#### [Task statement]
Take the entries below and print only the lines from the one with "Recreate this object" through the one with "-200), (0, -205)]", exactly as they stand, both ends included.

#### [Extracted records]
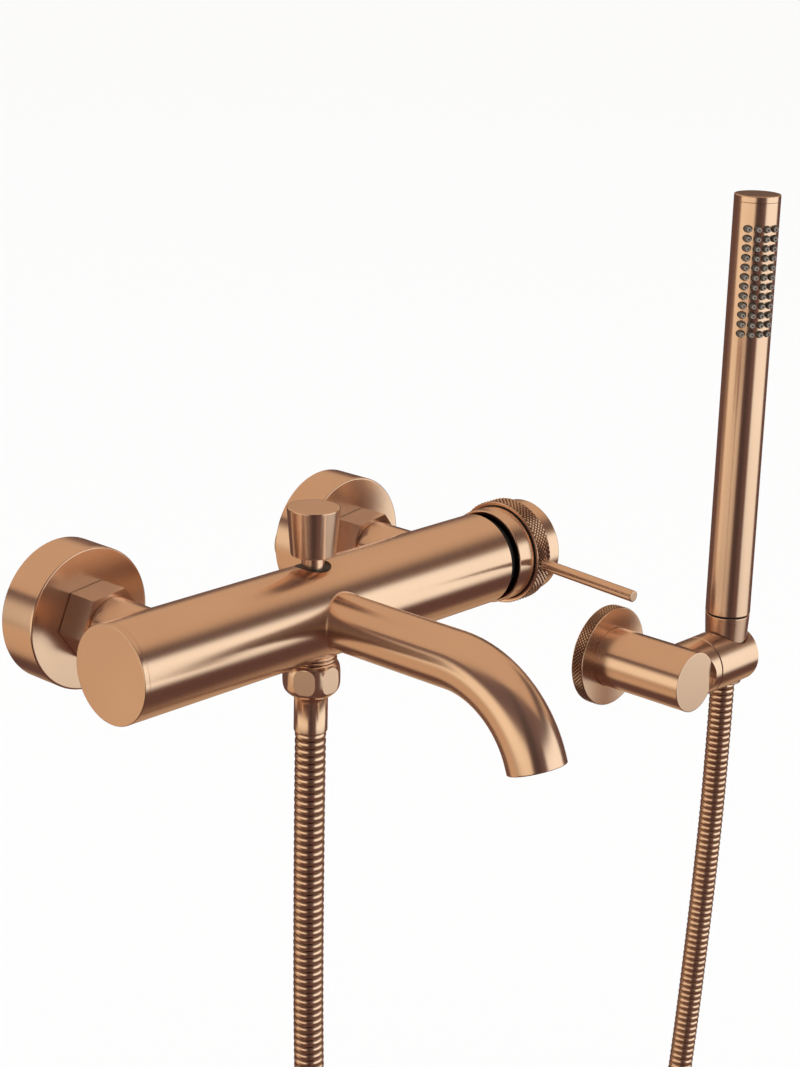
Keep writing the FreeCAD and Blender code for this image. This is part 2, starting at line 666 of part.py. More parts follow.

==

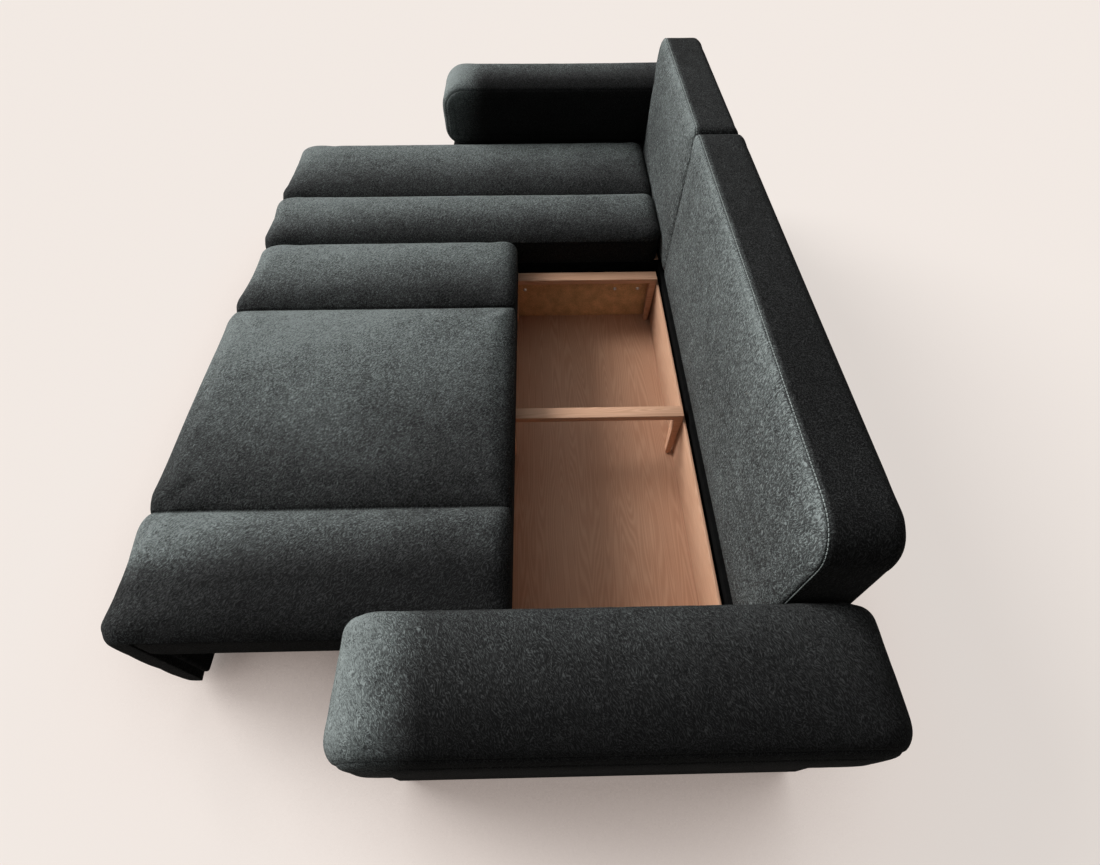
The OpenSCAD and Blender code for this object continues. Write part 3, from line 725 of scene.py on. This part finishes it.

---

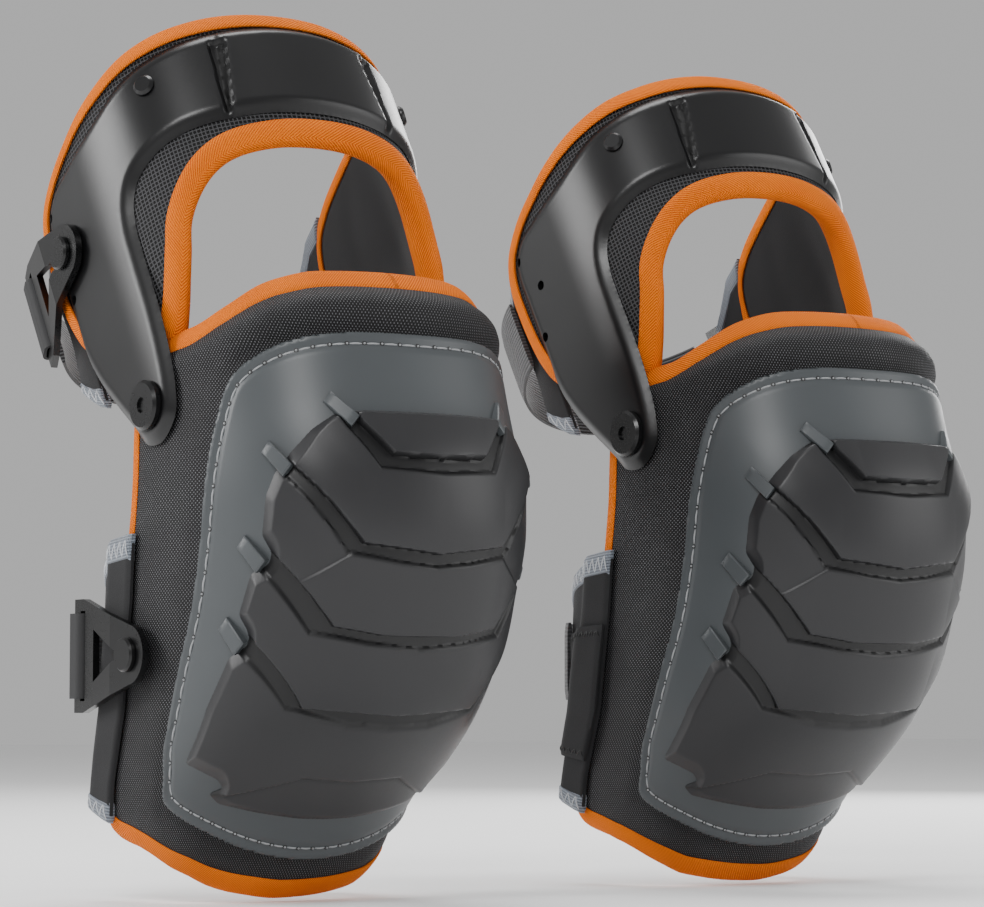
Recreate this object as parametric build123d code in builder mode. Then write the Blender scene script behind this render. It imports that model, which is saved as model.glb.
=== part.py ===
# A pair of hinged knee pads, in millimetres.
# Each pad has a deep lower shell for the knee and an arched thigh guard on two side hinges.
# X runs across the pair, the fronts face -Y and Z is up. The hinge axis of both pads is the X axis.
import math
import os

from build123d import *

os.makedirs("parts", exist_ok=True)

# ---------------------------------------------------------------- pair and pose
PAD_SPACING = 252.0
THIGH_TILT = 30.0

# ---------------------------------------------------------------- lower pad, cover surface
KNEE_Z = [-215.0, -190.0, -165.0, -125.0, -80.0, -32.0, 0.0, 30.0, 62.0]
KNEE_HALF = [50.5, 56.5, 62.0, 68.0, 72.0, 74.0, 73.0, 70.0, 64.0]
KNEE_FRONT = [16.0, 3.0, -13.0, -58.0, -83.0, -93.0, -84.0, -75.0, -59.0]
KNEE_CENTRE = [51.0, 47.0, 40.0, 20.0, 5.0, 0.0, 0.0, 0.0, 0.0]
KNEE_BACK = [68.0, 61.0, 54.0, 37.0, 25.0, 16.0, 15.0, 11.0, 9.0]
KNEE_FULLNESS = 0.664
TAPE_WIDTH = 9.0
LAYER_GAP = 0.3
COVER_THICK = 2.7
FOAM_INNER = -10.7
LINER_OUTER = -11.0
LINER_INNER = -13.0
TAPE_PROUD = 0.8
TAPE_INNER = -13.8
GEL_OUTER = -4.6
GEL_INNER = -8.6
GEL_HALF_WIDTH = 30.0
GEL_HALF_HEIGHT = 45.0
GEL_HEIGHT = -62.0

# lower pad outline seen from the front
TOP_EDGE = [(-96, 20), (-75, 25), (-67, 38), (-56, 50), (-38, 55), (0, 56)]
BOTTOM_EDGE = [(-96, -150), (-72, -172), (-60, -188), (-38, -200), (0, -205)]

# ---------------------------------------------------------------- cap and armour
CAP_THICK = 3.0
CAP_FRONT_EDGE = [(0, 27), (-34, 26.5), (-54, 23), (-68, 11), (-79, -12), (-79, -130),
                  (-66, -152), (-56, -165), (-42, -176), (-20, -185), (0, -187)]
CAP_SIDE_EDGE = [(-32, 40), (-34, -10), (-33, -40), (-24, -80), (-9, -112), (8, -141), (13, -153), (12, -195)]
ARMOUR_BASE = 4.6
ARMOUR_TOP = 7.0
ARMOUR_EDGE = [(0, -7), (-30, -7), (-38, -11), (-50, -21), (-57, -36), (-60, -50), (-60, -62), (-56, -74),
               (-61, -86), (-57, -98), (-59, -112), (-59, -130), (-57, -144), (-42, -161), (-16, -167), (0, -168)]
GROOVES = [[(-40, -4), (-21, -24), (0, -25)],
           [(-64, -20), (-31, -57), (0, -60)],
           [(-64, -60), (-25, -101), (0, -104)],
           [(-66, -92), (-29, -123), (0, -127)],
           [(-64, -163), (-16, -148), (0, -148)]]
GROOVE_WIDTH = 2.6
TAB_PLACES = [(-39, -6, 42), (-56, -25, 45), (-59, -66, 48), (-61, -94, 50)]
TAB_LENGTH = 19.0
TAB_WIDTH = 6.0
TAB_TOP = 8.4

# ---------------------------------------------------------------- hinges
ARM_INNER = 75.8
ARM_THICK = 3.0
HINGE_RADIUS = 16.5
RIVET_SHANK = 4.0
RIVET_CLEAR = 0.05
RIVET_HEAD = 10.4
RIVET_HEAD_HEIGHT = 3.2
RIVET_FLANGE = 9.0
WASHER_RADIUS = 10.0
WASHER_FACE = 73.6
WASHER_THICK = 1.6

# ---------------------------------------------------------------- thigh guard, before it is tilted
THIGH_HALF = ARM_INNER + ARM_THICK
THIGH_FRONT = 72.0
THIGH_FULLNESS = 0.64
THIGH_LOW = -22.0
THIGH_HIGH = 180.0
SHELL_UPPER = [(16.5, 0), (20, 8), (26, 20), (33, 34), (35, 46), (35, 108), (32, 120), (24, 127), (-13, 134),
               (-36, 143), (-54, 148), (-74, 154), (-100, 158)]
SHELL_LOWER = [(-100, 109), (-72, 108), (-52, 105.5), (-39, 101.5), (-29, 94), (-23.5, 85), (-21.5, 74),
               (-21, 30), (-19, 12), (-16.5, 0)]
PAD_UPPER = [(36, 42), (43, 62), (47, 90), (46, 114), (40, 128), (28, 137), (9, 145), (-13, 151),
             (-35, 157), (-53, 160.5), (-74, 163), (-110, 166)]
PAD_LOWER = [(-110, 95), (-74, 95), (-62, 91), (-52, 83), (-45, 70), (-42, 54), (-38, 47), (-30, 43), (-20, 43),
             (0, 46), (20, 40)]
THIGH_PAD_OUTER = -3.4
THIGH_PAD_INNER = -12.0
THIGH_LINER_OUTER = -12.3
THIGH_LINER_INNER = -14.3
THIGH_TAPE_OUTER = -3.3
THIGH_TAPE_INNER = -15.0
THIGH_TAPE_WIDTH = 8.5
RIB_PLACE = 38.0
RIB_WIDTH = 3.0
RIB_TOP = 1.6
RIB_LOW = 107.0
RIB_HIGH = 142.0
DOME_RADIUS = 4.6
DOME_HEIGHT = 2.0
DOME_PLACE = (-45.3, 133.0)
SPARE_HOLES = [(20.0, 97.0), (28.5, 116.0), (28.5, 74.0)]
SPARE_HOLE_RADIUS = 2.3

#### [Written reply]
Recreate this object as parametric build123d code in builder mode. Then write the Blender scene script behind this render. It imports that model, which is saved as model.glb.
=== part.py ===
# A pair of hinged knee pads, in millimetres.
# Each pad has a deep lower shell for the knee and an arched thigh guard on two side hinges.
# X runs across the pair, the fronts face -Y and Z is up. The hinge axis of both pads is the X axis.
import math
import os

from build123d import *

os.makedirs("parts", exist_ok=True)

# ---------------------------------------------------------------- pair and pose
PAD_SPACING = 252.0
THIGH_TILT = 30.0

# ---------------------------------------------------------------- lower pad, cover surface
KNEE_Z = [-215.0, -190.0, -165.0, -125.0, -80.0, -32.0, 0.0, 30.0, 62.0]
KNEE_HALF = [50.5, 56.5, 62.0, 68.0, 72.0, 74.0, 73.0, 70.0, 64.0]
KNEE_FRONT = [16.0, 3.0, -13.0, -58.0, -83.0, -93.0, -84.0, -75.0, -59.0]
KNEE_CENTRE = [51.0, 47.0, 40.0, 20.0, 5.0, 0.0, 0.0, 0.0, 0.0]
KNEE_BACK = [68.0, 61.0, 54.0, 37.0, 25.0, 16.0, 15.0, 11.0, 9.0]
KNEE_FULLNESS = 0.664
TAPE_WIDTH = 9.0
LAYER_GAP = 0.3
COVER_THICK = 2.7
FOAM_INNER = -10.7
LINER_OUTER = -11.0
LINER_INNER = -13.0
TAPE_PROUD = 0.8
TAPE_INNER = -13.8
GEL_OUTER = -4.6
GEL_INNER = -8.6
GEL_HALF_WIDTH = 30.0
GEL_HALF_HEIGHT = 45.0
GEL_HEIGHT = -62.0

# lower pad outline seen from the front
TOP_EDGE = [(-96, 20), (-75, 25), (-67, 38), (-56, 50), (-38, 55), (0, 56)]
BOTTOM_EDGE = [(-96, -150), (-72, -172), (-60, -188), (-38, -200), (0, -205)]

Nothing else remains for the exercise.